In OpenGL textures are mostly abstracted away. You call glTexImage2D and most of the memory allocations, format conversions, and bindings are done for you. In Vulkan you need to handle all of this yourself. First you need create an image, where you specify the format, size, and usage. You also need to allocate memory for this image. You can do this normally or using a library like Vulkan Memory Allocator (VMA). VMA abstracts complex parts of Vulkan’s memory management.
// Without VMA
VkBufferCreateInfo bufferCreateInfo = {};
bufferCreateInfo.sType = VK_STRUCTURE_TYPE_BUFFER_CREATE_INFO;
bufferCreateInfo.size = size;
bufferCreateInfo.usage = usage; // e.g. VK_BUFFER_USAGE_VERTEX_BUFFER_BIT
bufferCreateInfo.sharingMode = VK_SHARING_MODE_EXCLUSIVE; // Used by a single queue
vkCreateBuffer(device, &bufferCreateInfo, nullptr, buffer);
VkMemoryRequirements memRequirements;
vkGetBufferMemoryRequirements(device, *buffer, &memRequirements);
VkMemoryAllocateInfo allocInfo = {};
allocInfo.sType = VK_STRUCTURE_TYPE_MEMORY_ALLOCATE_INFO;
allocInfo.allocationSize = memRequirements.size;
allocInfo.memoryTypeIndex = findMemoryType(memRequirements.memoryTypeBits, properties); // Custom function
vkAllocateMemory(device, &allocInfo, nullptr, bufferMemory);
// With VMA
VkBufferCreateInfo bufferCreateInfo = {};
bufferCreateInfo.sType = VK_STRUCTURE_TYPE_BUFFER_CREATE_INFO;
bufferCreateInfo.size = size;
bufferCreateInfo.usage = usage; // e.g. VK_BUFFER_USAGE_VERTEX_BUFFER_BIT
bufferCreateInfo.sharingMode = VK_SHARING_MODE_EXCLUSIVE; // Used by a single queue
VmaAllocationCreateInfo allocCreateInfo = {};
allocCreateInfo.usage = memoryUsage; // e.g. VMA_MEMORY_USAGE_GPU_ONLY
vmaCreateBuffer(allocator, &bufferCreateInfo, &allocCreateInfo, buffer, allocation, nullptr);
In OpenGL, textures bundle together the sampler parameters (filtering, wrapping) and the texture itself, with no separation between the object and its view. Vulkan splits these into three distinct objects: the image, the image view (which specifies mip levels, layers, format interpretation), and the sampler.

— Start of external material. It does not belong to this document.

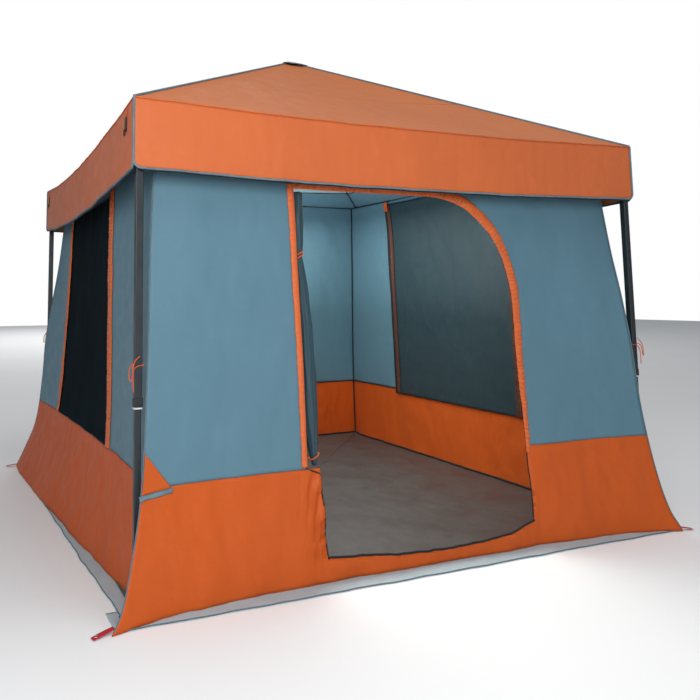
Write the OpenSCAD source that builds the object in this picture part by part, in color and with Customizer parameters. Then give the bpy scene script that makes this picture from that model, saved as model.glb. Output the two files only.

Vulkan also requires you to manage image layout transitions manually. When OpenGL moves a texture from render target to shader input it handles the transition automatically. In Vulkan you do this explicitly with pipeline barriers.
Finally, rather than binding textures at draw time like OpenGL, you will need to define all the images the shader will use in advance with descriptor sets.
Although Vulkan is undoubtedly more complex than OpenGL, I believe that Vulkan is currently the best option for a cross-platform rendering API. Its main competitors, DirectX and Metal, only work on their own platforms (Windows/Xbox for DirectX, Apple platforms for Metal). Meanwhile, Vulkan runs on Windows, Linux and Android (also on Apple platforms if you count MoltenVK). If you already know some graphics programming/OpenGL, learning Vulkan should not be too difficult. If you still have an OpenGL renderer lying around I recommend trying to learn Vulkan by replacing it with a Vulkan one. While OpenGL will always be a great starting point for graphics programming, Vulkan offers more control and efficiency.